__EXERCISE DIRECTIONS__.
Below are records. Copy every line with "joints" in it.

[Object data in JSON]
* * * *

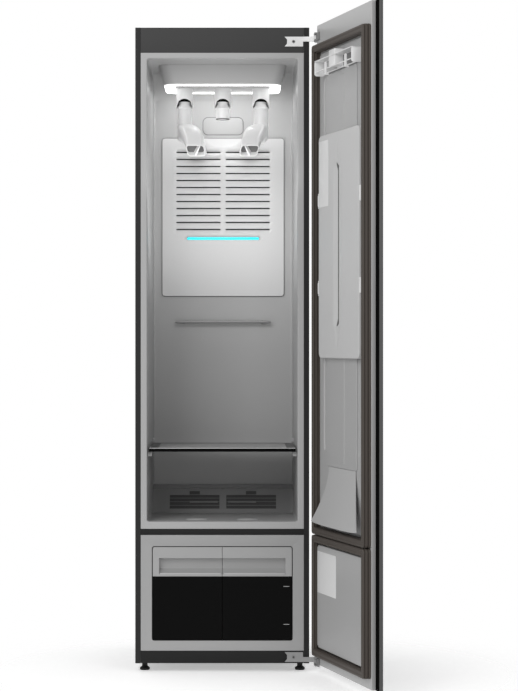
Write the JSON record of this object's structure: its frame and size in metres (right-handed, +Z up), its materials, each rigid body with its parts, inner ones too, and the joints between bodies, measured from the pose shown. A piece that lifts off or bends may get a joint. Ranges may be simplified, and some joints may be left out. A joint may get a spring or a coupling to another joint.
{
  "type": "clothes care steam cabinet",
  "caption": "Tall steam cabinet for clothes: hanging chamber with air hangers and a light ring, shelf, water tanks and a hinged door with a trouser press.",
  "frame": {"origin": "middle of the box round the whole object, with its door open at 105 degrees, on the floor", "axes": "+X to the right as seen from the front, +Y to the rear, +Z up"},
  "size_m": [0.6756, 1.1066, 1.85],
  "materials": {
    "casing": "satin",
    "dark_rail": "satin",
    "zinc_sheet": "satin",
    "hinge_steel": "satin",
    "rail_steel": "satin",
    "liner": "satin",
    "panel_grey": "satin",
    "white_plastic": "satin",
    "ring_light": "satin",
    "cyan_light": "gloss",
    "smoke": "gloss",
    "tank_black": "gloss",
    "gasket_rubber": "matte",
    "black_plastic": "matte",
    "foam": "matte",
    "compressor_can": "satin",
    "exchanger_fins": "satin",
    "boiler_steel": "satin"
  },
  "bodies": {
    "cabinet": {"left_side_panel": "casing", "right_side_panel": "casing", "top_panel": "casing", "rear_panel": "zinc_sheet", "base_tray": "zinc_sheet", "top_fascia": "casing", "divider_rail": "dark_rail", "plinth_rail": "dark_rail", "chamber_liner": "liner", "foam_insulation": "foam", "ceiling_housing": "panel_grey", "ceiling_light_ring": "ring_light", "rear_air_panel": "liner", "rear_light_bar": "cyan_light", "rear_rail": "rail_steel", "nozzle_socket_left": "white_plastic", "nozzle_socket_centre": "white_plastic", "nozzle_socket_right": "white_plastic", "floor_unit_cover": "smoke", "lower_panel": "panel_grey", "air_duct": "white_plastic", "blower_housing": "black_plastic", "compressor": "compressor_can", "heat_exchanger": "exchanger_fins", "steam_generator": "boiler_steel", "water_pump": "black_plastic", "control_box": "white_plastic", "hinge_plate_top": "hinge_steel", "hinge_plate_bottom": "hinge_steel"},
    "foot_front_left": {"levelling_foot_front_left": "black_plastic"},
    "foot_front_right": {"levelling_foot_front_right": "black_plastic"},
    "foot_rear_left": {"levelling_foot_rear_left": "black_plastic"},
    "foot_rear_right": {"levelling_foot_rear_right": "black_plastic"},
    "door": {"door_front_slab": "casing", "door_foam": "foam", "door_inner_plate": "liner", "door_gasket_upper": "gasket_rubber", "door_gasket_lower": "gasket_rubber", "hinge_bracket_top": "hinge_steel", "hinge_bracket_bottom": "hinge_steel", "press_board": "liner", "press_hinge_upper": "white_plastic", "press_hinge_lower": "white_plastic", "trouser_guide": "white_plastic", "clip_bar": "white_plastic"},
    "press": {"press_plate": "liner"},
    "clip_near": {"clip_lever_near": "white_plastic"},
    "clip_far": {"clip_lever_far": "white_plastic"},
    "hanger_left": {"air_hanger_left": "white_plastic"},
    "hanger_right": {"air_hanger_right": "white_plastic"},
    "nozzle": {"centre_nozzle": "white_plastic"},
    "shelf": {"shelf_frame": "black_plastic", "shelf_panel": "panel_grey"},
    "filter_left": {"lint_filter_left": "smoke"},
    "filter_right": {"lint_filter_right": "smoke"},
    "drain_tank": {"drain_tank_body": "tank_black", "drain_tank_lid": "panel_grey"},
    "supply_tank": {"supply_tank_body": "tank_black", "supply_tank_lid": "panel_grey"},
    "wheel": {"blower_wheel": "black_plastic"}
  },
  "joints": [
    {"name": "door_swing", "type": "hinge", "parent": "cabinet", "child": "door", "pos_m": [0.18219, -0.03474, 0.94], "axis": [0, 0, 1], "range_deg": [-105, 15]},
    {"name": "press_plate_swing", "type": "hinge", "parent": "door", "child": "press", "pos_m": [0.18804, -0.13307, 1.22], "axis": [0, 0, -1], "range_deg": [0, 95]},
    {"name": "clip_near_pivot", "type": "hinge", "parent": "door", "child": "clip_near", "pos_m": [0.19922, -0.24862, 1.702], "axis": [-0.2588, 0.9659, 0], "range_deg": [0, 20], "stiffness_Nm_per_rad": 0.05, "springref_deg": -10},
    {"name": "clip_far_pivot", "type": "hinge", "parent": "door", "child": "clip_far", "pos_m": [0.24555, -0.42152, 1.702], "axis": [-0.2588, 0.9659, 0], "range_deg": [0, 20], "stiffness_Nm_per_rad": 0.05, "springref_deg": -10},
    {"name": "hanger_left_turn", "type": "hinge", "parent": "cabinet", "child": "hanger_left", "pos_m": [-0.20181, 0.25326, 1.66], "axis": [0, 0, -1], "range_deg": [-17, 17]},
    {"name": "hanger_right_turn", "type": "hinge", "parent": "cabinet", "child": "hanger_right", "pos_m": [0.02619, 0.25326, 1.66], "axis": [0, 0, 1], "range_deg": [-17, 17]},
    {"name": "centre_nozzle_pull", "type": "slide", "parent": "cabinet", "child": "nozzle", "axis": [0, 0, -1], "range_m": [0, 0.03]},
    {"name": "shelf_slide", "type": "slide", "parent": "cabinet", "child": "shelf", "axis": [0, -1, 0], "range_m": [0, 0.2]},
    {"name": "filter_left_slide", "type": "slide", "parent": "cabinet", "child": "filter_left", "axis": [0, 0.4158, 0.9095], "range_m": [0, 0.07]},
    {"name": "filter_right_slide", "type": "slide", "parent": "cabinet", "child": "filter_right", "axis": [0, 0.4158, 0.9095], "range_m": [0, 0.07]},
    {"name": "drain_tank_slide", "type": "slide", "parent": "cabinet", "child": "drain_tank", "axis": [0, -1, 0], "range_m": [0, 0.24]},
    {"name": "supply_tank_slide", "type": "slide", "parent": "cabinet", "child": "supply_tank", "axis": [0, -1, 0], "range_m": [0, 0.24]},
    {"name": "blower_spin", "type": "hinge", "parent": "cabinet", "child": "wheel", "pos_m": [-0.06781, 0.47176, 0.168], "axis": [0, 1, 0], "continuous": true},
    {"name": "foot_front_left_turn", "type": "hinge", "parent": "cabinet", "child": "foot_front_left", "pos_m": [-0.31181, 0.03526, 0.02], "axis": [0, 0, 1], "continuous": true},
    {"name": "foot_front_right_turn", "type": "hinge", "parent": "cabinet", "child": "foot_front_right", "pos_m": [0.13619, 0.03526, 0.02], "axis": [0, 0, 1], "continuous": true},
    {"name": "foot_rear_left_turn", "type": "hinge", "parent": "cabinet", "child": "foot_rear_left", "pos_m": [-0.31181, 0.50826, 0.02], "axis": [0, 0, 1], "continuous": true},
    {"name": "foot_rear_right_turn", "type": "hinge", "parent": "cabinet", "child": "foot_rear_right", "pos_m": [0.13619, 0.50826, 0.02], "axis": [0, 0, 1], "continuous": true}
  ]
}
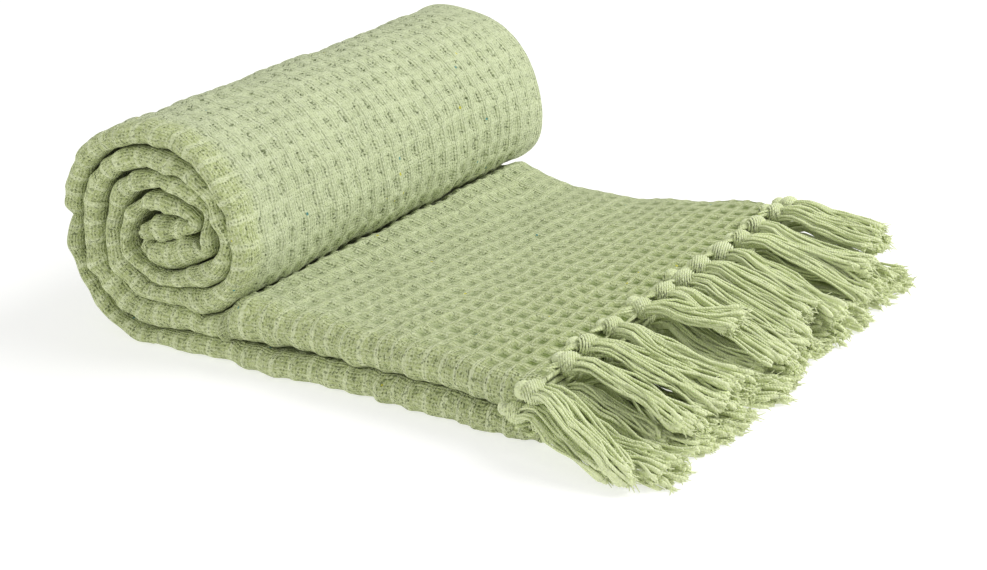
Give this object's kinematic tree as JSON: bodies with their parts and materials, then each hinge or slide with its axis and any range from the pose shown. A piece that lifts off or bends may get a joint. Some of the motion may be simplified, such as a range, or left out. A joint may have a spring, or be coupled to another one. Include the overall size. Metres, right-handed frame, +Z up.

* * * *

__RESPONSE__.
Write the JSON record of this object's structure: its frame and size in metres (right-handed, +Z up), its materials, each rigid body with its parts, inner ones too, and the joints between bodies, measured from the pose shown. A piece that lifts off or bends may get a joint. Ranges may be simplified, and some joints may be left out. A joint may get a spring or a coupling to another joint.
  "joints": [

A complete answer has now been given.